En las corales de los antiguos monasterios existía un momento crítico para los niños que las formaban: el primer gallo, ese sonido venido de no se sabe dónde y que como todo inicio de metamorfosis, carecía de identidad propia. Un grave peligro se agazapaba tras él: la expulsión de la coral. O lo que es lo mismo: la expulsión del monasterio, hatillo al hombro. Así se perdían manutención, techo y la seguridad del amparo eclesial. El adolescente se enfrentaba por primera vez a sí mismo.
Lo cuenta muy bien Pascal Quignard –que además de escritor es músico– al comienzo de su novela Todas las mañanas del mundo.
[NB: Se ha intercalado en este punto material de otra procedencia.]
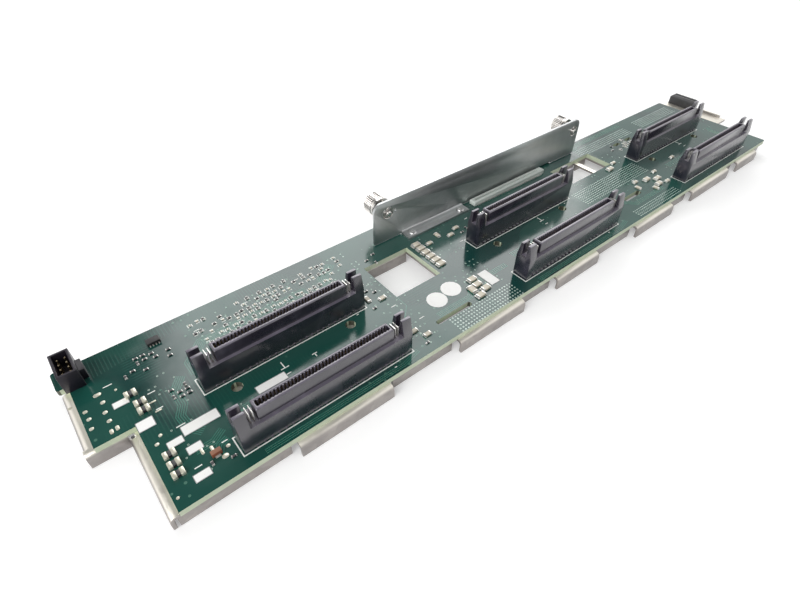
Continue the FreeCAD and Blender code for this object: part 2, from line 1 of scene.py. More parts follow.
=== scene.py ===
import math
import random
import bmesh
import bpy
from mathutils import Matrix, Vector
from mathutils.bvhtree import BVHTree
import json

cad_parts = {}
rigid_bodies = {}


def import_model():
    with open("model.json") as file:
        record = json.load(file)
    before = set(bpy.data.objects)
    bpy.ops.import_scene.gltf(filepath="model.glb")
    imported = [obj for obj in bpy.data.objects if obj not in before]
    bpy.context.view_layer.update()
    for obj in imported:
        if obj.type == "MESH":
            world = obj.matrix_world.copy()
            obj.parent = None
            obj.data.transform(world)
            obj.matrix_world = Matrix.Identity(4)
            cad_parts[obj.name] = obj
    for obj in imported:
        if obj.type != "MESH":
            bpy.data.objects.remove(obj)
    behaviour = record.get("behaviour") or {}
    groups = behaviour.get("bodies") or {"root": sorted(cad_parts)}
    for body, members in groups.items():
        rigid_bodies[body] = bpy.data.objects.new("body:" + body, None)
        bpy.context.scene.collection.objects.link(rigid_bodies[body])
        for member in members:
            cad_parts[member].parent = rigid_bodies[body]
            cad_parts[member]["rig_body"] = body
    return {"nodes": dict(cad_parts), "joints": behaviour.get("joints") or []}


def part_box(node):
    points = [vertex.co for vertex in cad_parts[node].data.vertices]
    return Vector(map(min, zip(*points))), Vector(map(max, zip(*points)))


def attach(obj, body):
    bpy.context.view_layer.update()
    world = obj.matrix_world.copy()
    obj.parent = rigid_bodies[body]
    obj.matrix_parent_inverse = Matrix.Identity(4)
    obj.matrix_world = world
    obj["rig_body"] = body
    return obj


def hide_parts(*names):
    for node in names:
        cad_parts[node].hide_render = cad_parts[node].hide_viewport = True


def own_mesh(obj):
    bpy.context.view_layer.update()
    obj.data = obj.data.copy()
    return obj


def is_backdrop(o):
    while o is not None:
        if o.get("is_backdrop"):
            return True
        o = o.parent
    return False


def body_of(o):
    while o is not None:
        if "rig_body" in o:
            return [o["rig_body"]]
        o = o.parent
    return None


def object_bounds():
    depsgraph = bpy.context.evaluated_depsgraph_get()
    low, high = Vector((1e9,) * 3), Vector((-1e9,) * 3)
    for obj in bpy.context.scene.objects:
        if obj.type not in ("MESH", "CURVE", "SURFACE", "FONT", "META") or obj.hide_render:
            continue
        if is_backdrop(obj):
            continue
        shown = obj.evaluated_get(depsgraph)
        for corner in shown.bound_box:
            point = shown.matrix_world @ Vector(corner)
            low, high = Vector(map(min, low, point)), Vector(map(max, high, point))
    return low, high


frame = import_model()
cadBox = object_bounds()
nodes = frame["nodes"]
mm = 0.001
print("frame loaded:", len(nodes), "nodes")

# lengths below are millimetres; positions on the board run from the front left corner
# of the ink outline round receptacle a1
outlineGap = (0.6, 0.4)
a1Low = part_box("receptacle_a1")[0]
boardBottom, boardTop = (corner.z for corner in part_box("board"))
cornerOnBoard = Vector((a1Low.x - outlineGap[0] * mm, a1Low.y - outlineGap[1] * mm, boardTop))


def onBoard(x, y):
    return cornerOnBoard + Vector((x, y, 0)) * mm


boardMesh = nodes["board"].data
boardTree = BVHTree.FromPolygons([v.co for v in boardMesh.vertices],
                                 [p.vertices for p in boardMesh.polygons])


def overBoard(point):  # false over an opening or past the edge
    hit = boardTree.ray_cast(Vector((point[0], point[1], boardTop + mm)), Vector((0, 0, -1)))[0]
    return hit is not None and abs(hit.z - boardTop) < 0.1 * mm


def maths(operation, *values):
    tree = next(value.tree for value in values if isinstance(value, Wire))
    return tree.add("ShaderNodeMath", {"operation": operation}, dict(enumerate(values)))


class Wire:  # one socket that takes part in sums
    def __init__(self, tree, socket):
        self.tree = tree
        self.socket = socket

    def __add__(self, other):
        return maths("ADD", self, other)

    def __radd__(self, other):
        return maths("ADD", other, self)

    def __sub__(self, other):
        return maths("SUBTRACT", self, other)

    def __rsub__(self, other):
        return maths("SUBTRACT", other, self)

    def __mul__(self, other):
        return maths("MULTIPLY", self, other)

    def __rmul__(self, other):
        return maths("MULTIPLY", other, self)

    def __truediv__(self, other):
        return maths("DIVIDE", self, other)

    def __gt__(self, other):
        return maths("GREATER_THAN", self, other)

    def __lt__(self, other):
        return maths("LESS_THAN", self, other)

    def __abs__(self):
        return maths("ABSOLUTE", self)

    def soft(self, low, high):  # 0 below low, 1 above high
        return self.tree.add("ShaderNodeMapRange", {"interpolation_type": "SMOOTHSTEP"},
                             {"Value": self, "From Min": low, "From Max": high})

    def fraction(self, pitch):
        return maths("FRACT", self / pitch)


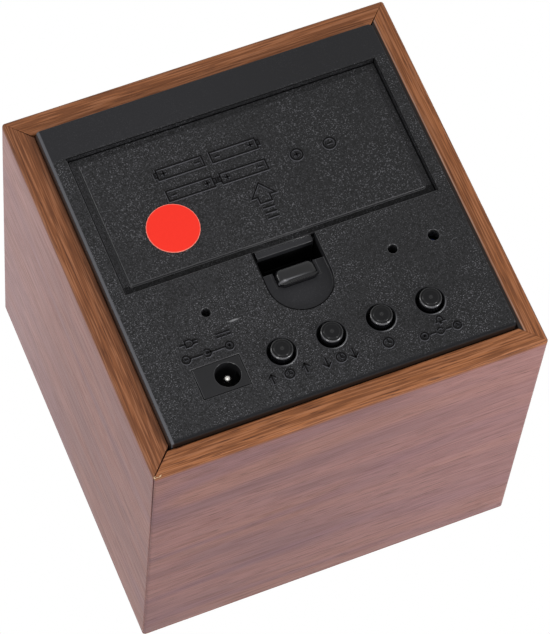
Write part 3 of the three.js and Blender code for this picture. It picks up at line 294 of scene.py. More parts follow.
# Moulded black plastic: spark-eroded, but plain in the band at the top and in the finger pocket. The places
# of its painted shades and painted highlight are those of the plate's sides, the door's recess, the pocket and the
# latch's mouth
plasticLook = {
    "dark": tone(8, 8, 9), "body": tone(40, 40, 42), "speck": tone(102, 102, 106),
    "plain": tone(30, 30, 33), "pocket": tone(35, 35, 38), "scuff": tone(140, 140, 142),
    "litEdge": tone(86, 86, 90), "dimEdge": tone(20, 20, 24), "reflectedWoodShade": tone(38, 23, 15),
    "grain": 3600, "specks": 5200, "doorSpecks": 0.75, "roughness": 0.5,
    "doorSteps": span(31.1, 31.3), "plainSteps": span(53.1, 53.9),
    "paintedFalloff": 0.35, "paintedFalloffSteps": span(12, -18),
    "litSteps": span(26.8, 26.97), "litEnd": span(27.24, 27.38), "wallSteps": span(27.3, 27.44),
    "dimDepth": 0.42, "dimEnd": span(3.9, 4.5), "footEnd": span(3.68, 3.85),
    "recessSide": span(-25.7, -25.6), "recessTop": span(52.9, 53.0),
    "pocketX": -0.55 * mm, "pocketZ": 22.2 * mm, "pocketRadius": 5.05 * mm,
    "pocketEnd": span(0.02, 0.1), "pocketWall": span(-0.14, -0.04),
    "pocketLine": 0.08 * mm, "pocketLineEnd": span(0.1, 0.18),
    "pocketDepth": span(31.36, 31.44), "pocketTop": span(28.6, 28.8), "pocketOpen": span(-5.0, -3.8),
    "mouthDepth": span(29.3, 29.7),
    "borderDepth": span(30.78, 30.95), "borderLow": span(28.74, 28.82), "borderHigh": span(30.2, 30.5),
    "scuffPlace": (11.3 * mm, 31.5 * mm, 19.27 * mm),
    "scuffSize": (1.0 * mm, 0.4 * mm, 0.2 * mm),
}


def plateEdges(plastic, look=plasticLook):
    # shares of the plate's sides, all painted light: a painted highlight on the crest toward +X above its wall,
    # painted shade where the lower side falls off, and a painted brown shade for the wood's reflection at the wall
    # and the foot
    lit = plastic.along("X", look["litSteps"]) * plastic.along("X", look["litEnd"], 1, 0)
    dim = plastic.along("Z", look["dimEnd"], 1, 0)
    woodReflectionShade = plastic.along("X", look["wallSteps"]).atLeast(plastic.along("Z", look["footEnd"], 1, 0))
    return lit, dim, woodReflectionShade


def paintedEdges(plastic, colour, look=plasticLook):
    lit, dim, woodReflectionShade = plateEdges(plastic)
    return plastic.layered(colour, (dim * 0.7, look["dimEdge"]), (lit, look["litEdge"]), (woodReflectionShade, look["reflectedWoodShade"]))


def pocketMasks(plastic, look=plasticLook):
    # the pocket is a half circle below its middle and straight above it, so what lies past it is the length
    # of x and of what z falls short of the middle, less the radius
    across = plastic.axis("X") - look["pocketX"]
    down = (plastic.axis("Z") - look["pocketZ"]).atMost(0.0)
    past = plastic.length(plastic.node("ShaderNodeCombineXYZ", inputs={0: across, 2: down})) - look["pocketRadius"]
    below = plastic.along("Z", look["pocketTop"], 1, 0)
    inside = plastic.between(past, *look["pocketEnd"], 1, 0) * below * plastic.along("Y", look["pocketDepth"], 1, 0)
    wall = plastic.between(past, *look["pocketWall"]) * inside
    line = plastic.between(abs(past - look["pocketLine"]), *look["pocketLineEnd"], 1, 0) * below
    # the outline, the pocket's wall and a line just past it, is painted shade, weaker on the side toward -X, which
    # lies open to the light
    shade = plastic.between(across, *look["pocketOpen"], 0.35, 1)
    return inside, wall.atLeast(line) * shade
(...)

En ella, el niño expulsado con el drama del cambio de voz a cuestas acude al maestro Sainte-Colombe, que toca la viola de gamba bajo una morera y a través de la música habla con su mujer muerta, que todas las noches se le aparece y consuela. Aquel adolescente sin tierra acude al músico jansenista maravillado por lo que ha oído de él y con él aprende la técnica, pero no el sentimiento de Sainte-Colombe, ni su pureza jansenista. No sabe hacerlo, no los necesita y el mundo tampoco: eso le basta para triunfar en la corte –o sea, la esencia del mundo–, convirtiéndose en el afamado Marin Marais. Porque una cosa es el arte y otra la fama y no es cierto que una sea consecuencia del otro.
Los jansenistas llamaban a los hechos de la vida mundana «ruido de moscas» y vivimos un tiempo donde las moscas, más que ruido, lo que hacen es un estruendo monumental del que es difícil evadirse o escapar. Es conveniente para nuestra supervivencia, circular con una pala matamoscas y encomendarse a san Narciso, que liberó a Gerona de una insoportable plaga de estos dípteros tan sucios como zumbones. Aunque hoy en día uno ya no sepa si el zumbido procede de un moscón o de un dron que sobrevuela la casa, que esa es otra. Pero me estoy perdiendo en la digresión, porque aquí lo importante es la voz.
Respecto a la propia voz hay un shock del que uno nunca se recupera del todo: cuando la escucha por vez primera. Cuando la escucha, grabada, como si fuera otro quien lo hiciera. Es muy difícil reconocerse en ese sonido que poco tiene que ver con el que resuena en nuestros oídos cuando hablamos. Un sonido, el de nuestra voz, que nos acompaña –que nos hace compañía– hasta que desaparecemos con él. El shock, claro, lo causa la conciencia de que es otro quien habla en nosotros, lo que daría para distintas divagaciones de carácter filosófico e instaura, de entrada, una cierta desconfianza con nosotros mismos.
«No se comprende que haya chocado tanto que el antiguo ministro de Fomento dijera que no se reconoce en esa voz»
Por eso no se comprende que haya chocado tanto que el antiguo ministro de Fomento, al oír las cintas donde habla con su compinche de andanzas y declarar ante el tribunal que instruye su causa, dijera que no se reconoce en esa voz. Que esa voz no es la suya. Será un truco de la defensa, pero nos ocurre a todos al oírla: sabemos que lo es –nuestra voz, quiero decir–, pero nos cuesta reconocernos en ella. Y ya no digamos si lo que oímos está plagado de frases y expresiones e intenciones que nunca diríamos en público. Entonces el cortocircuito debe de ser de los que hacen época y le dejan a uno turulato para los restos.
Porque nadie cree que puede ser tan malo o zafio o incómodo consigo mismo como cuando se oye cometiendo maldades, diciendo zafiedades o exponiendo intimidades en el vecindario. Pero lo de la voz es previo y quien crea que la suya es graciosa o inteligente o grata y acogedora, debería escucharse unas horas al día y se evitaría más de una metedura de pata. Antes existía el examen de conciencia; ahora, las grabaciones de la UCO.